-- Start Data section --

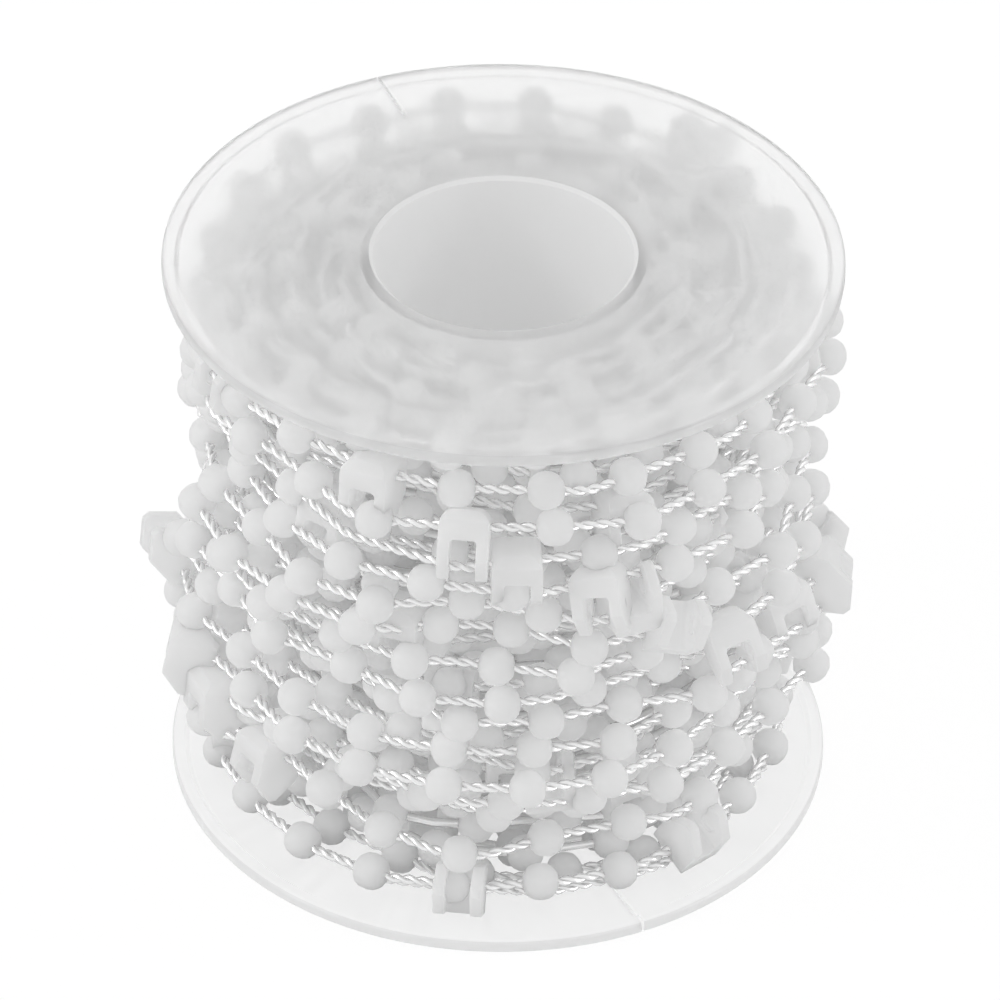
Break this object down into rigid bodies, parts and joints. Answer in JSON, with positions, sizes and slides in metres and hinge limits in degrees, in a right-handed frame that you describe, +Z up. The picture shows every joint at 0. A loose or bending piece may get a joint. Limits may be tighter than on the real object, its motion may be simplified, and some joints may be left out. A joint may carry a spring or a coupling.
{
  "type": "beaded blind chain on a reel",
  "caption": "Clear plastic flanged reel wound with white beaded blind chain: a twisted cord with ball beads at an even pitch and moulded forked clips along it.",
  "frame": {"origin": "on the spool's axis, at the underside of the lower flange", "axes": "+Z up along the spool's axis, from the lower flange to the upper one; -Y towards the picture's camera"},
  "size_m": [0.0751, 0.0751, 0.0644],
  "materials": {
    "spool_plastic": "frosted clear moulded plastic, smooth",
    "chain_white": "satin white moulded beads on a shiny twisted white cord",
    "clip_white": "satin white moulded plastic"
  },
  "bodies": {
    "root": {"spool_lower_half": "spool_plastic", "spool_upper_half": "spool_plastic", "wound_chain": "chain_white", "clip_01": "clip_white", "clip_02": "clip_white", "clip_03": "clip_white", "clip_04": "clip_white", "clip_05": "clip_white", "clip_06": "clip_white", "clip_07": "clip_white", "clip_08": "clip_white", "clip_09": "clip_white", "clip_10": "clip_white", "clip_11": "clip_white", "clip_12": "clip_white", "clip_13": "clip_white", "clip_14": "clip_white", "clip_15": "clip_white", "clip_16": "clip_white", "clip_17": "clip_white", "clip_18": "clip_white", "clip_19": "clip_white", "clip_20": "clip_white", "clip_21": "clip_white", "clip_22": "clip_white", "clip_23": "clip_white", "clip_24": "clip_white", "clip_25": "clip_white", "clip_26": "clip_white"}
  },
  "joints": []
}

-- End Data section --

Pick out each line containing the string "picture" and copy it.

Break this object down into rigid bodies, parts and joints. Answer in JSON, with positions, sizes and slides in metres and hinge limits in degrees, in a right-handed frame that you describe, +Z up. The picture shows every joint at 0. A loose or bending piece may get a joint. Limits may be tighter than on the real object, its motion may be simplified, and some joints may be left out. A joint may carry a spring or a coupling.
  "frame": {"origin": "on the spool's axis, at the underside of the lower flange", "axes": "+Z up along the spool's axis, from the lower flange to the upper one; -Y towards the picture's camera"},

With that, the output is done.